Volume 31, Number 21 & 22 · January 17, 1985

The New New Spanish History

By Raymond Carr
Fascism from Above: The Dictatorship of Primo de Rivera in Spain, 1923–1930
by Shlomo Ben-Ami

Oxford University Press (Clarendon Press), 454 pp., $45.00

Revolution and War in Spain, 1931–1939
edited by Paul Preston

Methuen, 299 pp., $12.95 (paper)

La Encrucijada Vasca: Una vivisección sobre la crisis de convivencia en Euskadi
by Ricardo García Damborenea

Argos Vergara (Barcelona), 250 pp., 850 pesetas

After the intellectual drought of Francoism has come the literary deluge of democracy. The caudillo did not favor an atmosphere conductive to the critical study of contemporary history.

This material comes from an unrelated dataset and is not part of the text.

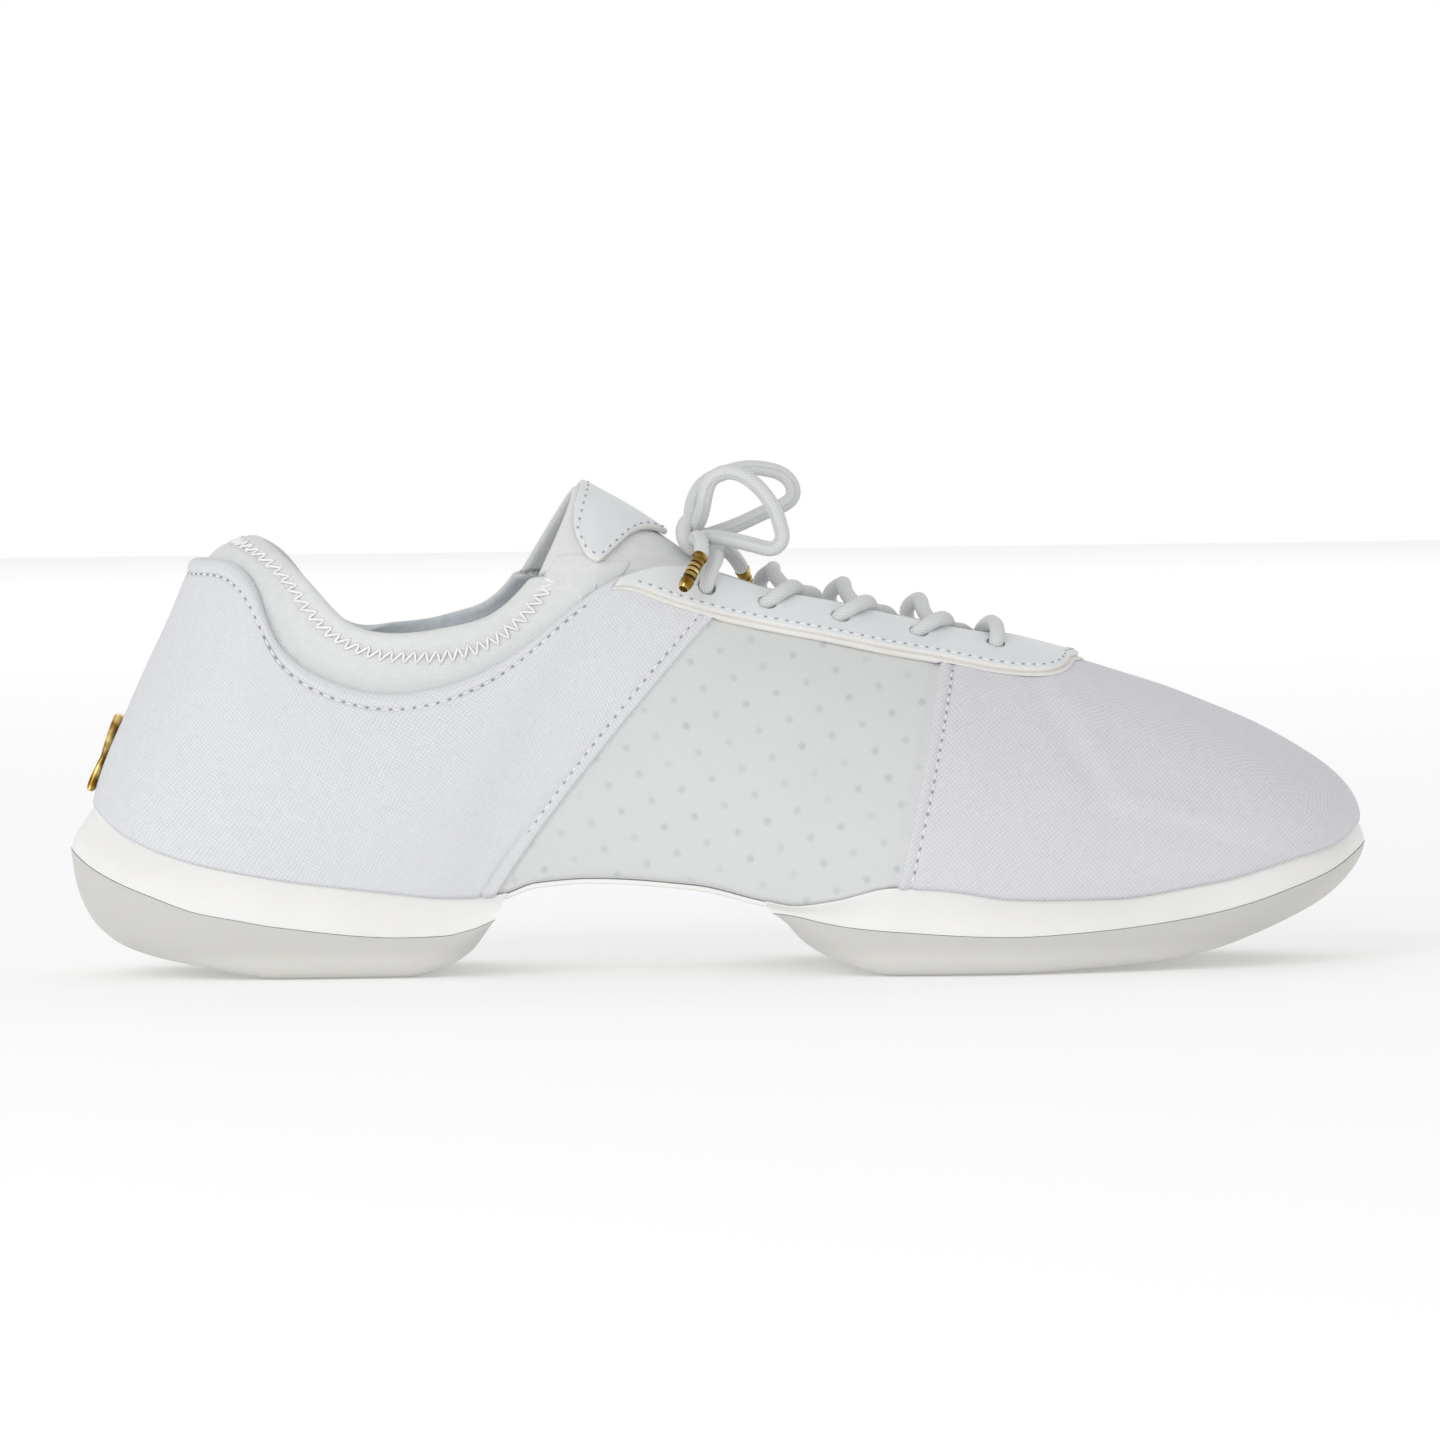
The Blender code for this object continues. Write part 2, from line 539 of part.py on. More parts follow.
def collar_columns(numbers):
    """Ring parameters and rim points of the collar, from medial (negative numbers) to lateral."""
    rows = np.array([(x, med, z) for x, lat, med, z in COLLAR_RIM[:0:-1]] + [(x, -lat, z) for x, lat, med, z in COLLAR_RIM])
    rim = spline(np.arange(-CORNER_ROW, CORNER_ROW + 1), rows)(numbers)
    u = np.where(numbers < 0, around(-numbers, "medial") - KNOTS[-1], around(numbers))
    return u, rim


def collar_faces(numbers, steps_in, steps_free):
    """Outer and inner face of the collar: hidden hem along the upper's lining, then free up to the rim."""
    u, rim = collar_columns(numbers)
    hem_u, hem_v = grid(u, np.linspace(COLLAR_LOW, 1.0, steps_in))
    hem = raised(hem_u, hem_v, np.full(hem_u.shape, -(WALL + GAP)))
    edge = hem[:, -1]
    rise = hem[:, -1] - hem[:, -2]
    rise /= np.linalg.norm(rise, axis=1, keepdims=True)
    lift = 0.45 * np.linalg.norm(rim - edge, axis=1, keepdims=True)
    t = np.linspace(0.0, 1.0, steps_free + 1)[1:, None, None]
    free = edge * (1 - t) ** 2 + (edge + rise * lift) * 2 * t * (1 - t) + rim * t**2
    outer = np.concatenate([hem, np.moveaxis(free, 0, 1)], axis=1)
    along = np.gradient(outer, axis=0)
    up = np.gradient(outer, axis=1)
    normal = np.cross(along, up)
    normal /= np.linalg.norm(normal, axis=-1, keepdims=True)
    return outer, outer - normal * COLLAR_THICK


def build_collar():
    numbers = np.linspace(-COLLAR_LAST_ROW, COLLAR_LAST_ROW, 33)
    outer, inner = collar_faces(numbers, 3, 5)
    shell("collar", outer, inner, "knit")


crest_height = curve_of(TONGUE_CREST)


def tongue_edges():
    """The tongue's two edges, the hidden lines under them and the crest's x, as curves over its stations."""
    rows = []
    free, _ = collar_faces(np.array([-TONGUE_BEGINS, -TONGUE_BEGINS + 0.1, TONGUE_BEGINS - 0.1, TONGUE_BEGINS]), 3, 20)
    for down, crest_x in TONGUE_REAR:
        at = (1 - down) * 20 + 2
        sides = [[np.interp(at, np.arange(free.shape[1]), free[end][:, k]) for k in range(3)] for end in (-1, 0)]
        under = [np.array(side) + (0.0, 0.0, -0.5) for side in sides]
        rows.append(np.concatenate([*sides, *under, [crest_x]]))
    for number in np.linspace(TONGUE_FIRST_ROW, TONGUE_LAST_ROW, int(TONGUE_STATIONS[-1]) + 1 - len(TONGUE_REAR)):
        u = np.array([around(number), around(number, "medial")])
        drop = np.full(2, -(WALL + GAP + TONGUE_CLEAR))
        sides = raised(u, np.full(2, 1.0), drop)
        under = raised(u, np.full(2, TONGUE_SIDE), drop)
        rows.append(np.concatenate([*sides, *under, [sides[:, 0].mean() - 0.5]]))
    return spline(np.arange(len(rows)), np.array(rows))


def tongue_face(stations, across):
    """The tongue's outer face: each station is a parabola from the lateral edge over the crest to the medial one."""
    edges = tongue_edges()(stations)
    lateral, medial, under_lateral, under_medial = (edges[:, None, k : k + 3] for k in (0, 3, 6, 9))
    w = np.linspace(-1, 1, across)[None, :, None]
    middle, half = 0.5 * (lateral + medial), 0.5 * (medial - lateral)
    crest = np.stack([edges[:, 12], middle[:, 0, 1], crest_height(edges[:, 12])], axis=1)[:, None]
    arch = middle + half * w + (crest - middle) * (1 - w**2)
    return np.concatenate([under_lateral, arch, under_medial], axis=1)


def face_normals(face):
    normal = np.cross(np.gradient(face, axis=0), np.gradient(face, axis=1))
    return normal / np.linalg.norm(normal, axis=-1, keepdims=True)


def upward_normals(face):
    """Normals of a face that arches over the foot, pointing away from it."""
    normal = face_normals(face)
    return normal * np.sign(normal[:, face.shape[1] // 2, 2])[:, None, None]


def build_tongue():
    outer = tongue_face(np.array(TONGUE_STATIONS, float), 11)
    shell("tongue", outer, outer - upward_normals(outer) * TONGUE_THICK, "knit")


def build_patch():
    """The leatherette patch: a piece of the tongue's own face, lifted off it, with a rounded front end."""
    fine = 41
    stations = np.linspace(*PATCH_SPAN, 8)
    face = tongue_face(stations, fine)[:, 1:-1]
    normal = upward_normals(face)
    past = np.maximum(0.0, stations - PATCH_ROUND) / (PATCH_SPAN[1] - PATCH_ROUND)
    reach = PATCH_WIDTH * np.sqrt(1 - 0.96 * past**2)
    w = np.linspace(-1, 1, 11)
    rows = []
    for i, share in enumerate(reach):
        at = (w * share + 1) / 2 * (fine - 1)
        rows.append([[np.interp(at, np.arange(fine), a[i][:, k]) for k in range(3)] for a in (face, normal)])
    place, up = np.moveaxis(np.array(rows), (1, 3), (0, 2))
    shell("tongue_patch", place + up * (PATCH_LIFT + PATCH_THICK), place + up * PATCH_LIFT, "leather")


def stay_grid(numbers, steps):
    """Ring parameters and heights of the eyestay, which runs from the throat's edge down to its own line."""
    u = np.concatenate([around(numbers), around(numbers[-2::-1], "medial")])
    low = RING(u)[:, 13]
    us = np.repeat(u[:, None], steps, axis=1)
    vs = low[:, None] + (1 - low[:, None]) * np.linspace(0, 1, steps)
    return us, vs


def build_eyestay():
    """The U of leatherette round the throat, punched for the lace."""
    us, vs = stay_grid(np.linspace(CORNER_ROW + 0.15, TOE, 20), 4)
    base = STEP + GAP
    made = shell(
        "eyestay",
        raised(us, vs, np.full(us.shape, base + STAY_THICK)),
        raised(us, vs, np.full(us.shape, base)),
        "leather",
    )
    for side in ("lateral", "medial"):
        for x in EYELET_X:
            cutter = punch(x, side)
            cut = made.modifiers.new("hole", "BOOLEAN")
            cut.operation = "DIFFERENCE"
            cut.solver = "EXACT"
            cut.object = cutter


def throat_place(x, side, height, lift):
    """A point over the upper near the throat, at x and at that share of its height, and the normal there."""
    numbers = np.linspace(CORNER_ROW, TOE - 1, 200)
    u = around(numbers, side)
    line = surface(u, np.full(u.shape, height))[:, 0]
    here = np.array([np.interp(x, line, u)])
    v = np.full(1, height)
    return raised(here, v, np.full(1, lift))[0], outward(here, v)[0]


def punch(x, side):
    """A cutter through the eyestay at one eyelet."""
    place, normal = throat_place(x, side, EYELET_HEIGHT, STEP + GAP + STAY_THICK)
    mesh = bpy.data.meshes.new("punch")
    work = bmesh.new()
    bmesh.ops.create_cone(
        work, cap_ends=True, segments=10, radius1=HOLE / 2 * MM, radius2=HOLE / 2 * MM, depth=8 * MM
    )
    work.to_mesh(mesh)
    work.free()
    made = bpy.data.objects.new(f"punch_{side}_{EYELET_X.index(x)}", mesh)
    made.location = Vector(place * MM)
    made.rotation_euler = Vector(normal).to_track_quat("Z", "Y").to_euler()
    made.hide_render = True
    made.display_type = "WIRE"
    CUTTERS.objects.link(made)
    return made


def smooth_path(points, step):
    """A smooth curve through hand-picked points, sampled about every step millimetres."""
    points = np.asarray(points, float)
    knots = np.concatenate([[0.0], np.cumsum(np.linalg.norm(np.diff(points, axis=0), axis=1))])
    return spline(knots, points)(np.linspace(0, knots[-1], max(2, int(round(knots[-1] / step)) + 1)))


def tube(name, points, diameter, finish, step=4.5, resolution=2):
    """A lace or cord: a poly curve with filled caps."""
    path = smooth_path(points, step)
    data = bpy.data.curves.new(name, "CURVE")
    data.dimensions = "3D"
    data.bevel_depth = diameter / 2 * MM
    data.bevel_resolution = resolution
    data.use_fill_caps = True
    run = data.splines.new("POLY")
    run.points.add(len(path) - 1)
    for point, place in zip(run.points, path * MM):
        point.co = (*place, 1.0)
    return add_object(name, data, finish)


def as_mesh(made):
    """The same tube as a welded mesh object, which can be joined."""
    seen = made.evaluated_get(bpy.context.evaluated_depsgraph_get())
    mesh = bpy.data.meshes.new_from_object(seen)
    work = bmesh.new()
    work.from_mesh(mesh)
    bmesh.ops.remove_doubles(work, verts=work.verts, dist=1e-6)
    work.to_mesh(mesh)
    work.free()
    name, finish = made.name, made.data.materials[0]
    bpy.data.objects.remove(made, do_unlink=True)
    mesh.materials.clear()
    mesh.materials.append(finish)
    solid = bpy.data.objects.new(name, mesh)
    SHOE.objects.link(solid)
    return solid


def join_solids(first, second):
    """Union of two meshes into the first; the second is removed."""
    union = first.modifiers.new("join", "BOOLEAN")
    union.operation = "UNION"
    union.solver = "EXACT"
    union.object = second
    bpy.context.view_layer.update()
    seen = first.evaluated_get(bpy.context.evaluated_depsgraph_get())
    mesh = bpy.data.meshes.new_from_object(seen)
    first.modifiers.clear()
    first.data = mesh
    bpy.data.objects.remove(second, do_unlink=True)
    return first


LACE_LIFT = STEP + GAP + STAY_THICK + LACE / 2 + 0.5  # a strand's centre over the eyestay


def lace_over(x, side):
    """A strand leaving a hole: up off the leather and over the throat's edge."""
    hole, normal = throat_place(x, side, EYELET_HEIGHT, LACE_LIFT)
    edge, _ = throat_place(x + EDGE_AHEAD, side, 1.0, LACE_LIFT + 0.5)
    return [hole, edge]


def lace_under(x, side):
    """Where a strand comes up from beneath the throat's edge, kept inside the throat over the tongue."""
    edge, _ = throat_place(x, side, 1.0, 0.0)
    edge[1] *= 0.60
    edge[2] = float(crest_height(x)) + LACE / 2 + 1.0
    return [edge]


def over_crest(x, lift):
    return [np.array([x, 0.0, float(crest_height(x)) + LACE / 2 + 0.9 + lift])]


def build_laces():
    """The front bar and four crossings over the tongue, each crossing one joined solid."""
    front = EYELET_X[-1]
    bar = lace_over(front, "lateral") + over_crest(front - 2.0, 1.9) + lace_over(front, "medial")[::-1]
    tube("lace_bar", bar, LACE, "lace")
    for i in range(len(EYELET_X) - 1):
        rear, ahead = EYELET_X[i], EYELET_X[i + 1] - UNDER_BACK
        middle = rear + 0.7 * (ahead - rear)
        strands = []
        lifts = (0.7, 0.0) if i == 0 else (1.6, 0.7)
        for side, other, lift in zip(("lateral", "medial"), ("medial", "lateral"), lifts):
            path = lace_over(rear, side) + over_crest(middle, lift) + lace_under(ahead, other)
            strands.append(as_mesh(tube(f"lace_crossing_{i + 1}" if side == "lateral" else "strand", path, LACE, "lace")))
        join_solids(*strands)


def ball(name, centre, size, finish):
    mesh = bpy.data.meshes.new(name)
    work = bmesh.new()
    bmesh.ops.create_uvsphere(work, u_segments=12, v_segments=7, radius=1.0)
    bmesh.ops.scale(work, verts=work.verts, vec=[s / 2 * MM for s in size])
    bmesh.ops.translate(work, verts=work.verts, vec=[c * MM for c in centre])
    work.to_mesh(mesh)
    work.free()
    mesh.shade_smooth()
    return add_object(name, mesh, finish)


def build_bow():
    """The knot, its two loops and the two ends with their aglets."""
    ball("lace_knot", KNOT, KNOT_SIZE, "lace")
    tube("lace_loop_near", LOOP_NEAR, LACE, "lace")
    tube("lace_loop_far", LOOP_FAR, LACE, "lace")
    tube("lace_end_near", END_NEAR, LACE, "lace")
    tube("lace_end_far", END_FAR, LACE, "lace")
    tube("aglet_near", AGLET_NEAR, AGLET, "gold")
    tube("aglet_far", AGLET_FAR, AGLET, "gold")


def build_badge():
    """A plain waisted plate on the back of the quarter, bent to the upper's own face."""
    vs = np.linspace(0.07, 0.40, 7)
    across = np.linspace(-1, 1, 5)
    waist = 5.2 - 1.3 * np.sin(np.linspace(0, np.pi, len(vs)))
    u = across[:, None] * waist[None, :]
    v = np.broadcast_to(vs, u.shape)
    base = STEP + GAP
    shell(
        "heel_badge",
        raised(u, v, np.full(u.shape, base + BADGE_THICK)),
        raised(u, v, np.full(u.shape, base)),
        "gold",
    )


clear_scene()
SHOE = collection("dance_sneaker")
CUTTERS = collection("cutters")
build_pod("heel", HEEL_LINES, HEEL_CORE, HEEL_END, 18, "outsole_heel", "midsole_heel")
build_pod("toe", FORE_LINES, FORE_CORE, FORE_END, 22, "outsole_forefoot", "midsole_forefoot")
build_arch_plate()
build_insole()
build_upper()
build_collar()
build_tongue()
build_patch()
build_eyestay()
build_laces()
build_bow()
build_badge()
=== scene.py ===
"""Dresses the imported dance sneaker: cloth, knit, leatherette, stitches, lace, sole, floor, light and camera.

Lengths are millimetres until a mesh is made: +X to the toe, +Y to the inner side of the foot, +Z up.
The upper's face is the part's own. A closed spline round the shoe gives four control points at each place u,
and the point at height v is their cubic Bezier, from the sole (v 0) to the opening (v 1). The relief on it is
a sum of soft ridges, each exp(-(distance / width) squared). A sheet is two heights over one grid, its border
closed as a quarter ellipse. A cord is a circle carried along a spline through its route's points.
"""

import math

import bpy
import numpy as np
from mathutils import Matrix, Vector


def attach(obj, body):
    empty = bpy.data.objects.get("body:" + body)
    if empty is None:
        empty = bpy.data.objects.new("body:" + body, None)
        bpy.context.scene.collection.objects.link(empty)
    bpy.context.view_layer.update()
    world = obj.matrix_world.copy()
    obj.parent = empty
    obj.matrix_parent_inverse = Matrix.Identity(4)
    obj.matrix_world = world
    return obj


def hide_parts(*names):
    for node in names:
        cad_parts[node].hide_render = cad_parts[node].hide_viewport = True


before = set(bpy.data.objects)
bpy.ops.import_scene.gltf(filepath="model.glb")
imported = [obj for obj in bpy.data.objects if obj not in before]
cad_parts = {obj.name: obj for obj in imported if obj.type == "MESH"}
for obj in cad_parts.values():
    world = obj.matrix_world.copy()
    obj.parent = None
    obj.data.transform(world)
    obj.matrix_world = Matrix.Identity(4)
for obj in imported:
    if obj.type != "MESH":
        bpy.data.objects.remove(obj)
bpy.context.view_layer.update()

MM = 0.001
GAP = 0.3
FOOT_GAP = 0.15  # the canvas comes down closer to the sole than the rigid solid does
WALL = 2.0
STEP, STEP_RUN = 0.8, 0.45  # the canvas stands this far over the mesh, rising within that
COLLAR_THICK = 3.0
TONGUE_THICK = 3.0
STAY_THICK = 1.3
PATCH_LIFT, PATCH_THICK = 0.3, 1.3
INSOLE_THICK, INSOLE_INSET = 3.0, 6.4
INSOLE_SHORT = 7.0  # it ends this far from the feather line at heel and toe
PLATE_LAP = 1.5  # the arch plate runs this far in under each pod
LACE = 3.2
HOLE = 4.0
BADGE_THICK = 1.6
BADGE_LOW, BADGE_TALL = 0.07, 0.33  # shares of the upper's height at the heel
BADGE_HALF, BADGE_WAIST = 5.2, 1.3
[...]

His preferred period was the sixteenth century, his hero the monk–monarch Philip II; he built his Pharaonic mausoleum near the monastery–palace of the Escorial. Now the floodgates are open. First, as Francoism fell apart, from the late 1960s onward, many of the books on the recent history of Spain tended to reflect the Marxist subculture of the opposition. Then, as the Marxist enthusiasm of the 1960s withered away and the Spanish Communist party became wrecked by dogmatism and factionalism, what might be called the revisionist school emerged. It includes some impressive scholars. One of the best known is Angel Viñas, who has written important books on German intervention in the civil war, on the 'Moscow Gold' sent by the Republic to the USSR in payment for arms during the civil war, and on Franco's foreign policy.[1] Another major work is Shlomo Ben-Ami's Fascism from Above, a detailed study of the military dictatorship of General Primo de Rivera, who seized power in 1923, and who was forced to resign in 1930, making way for the Spanish Republic.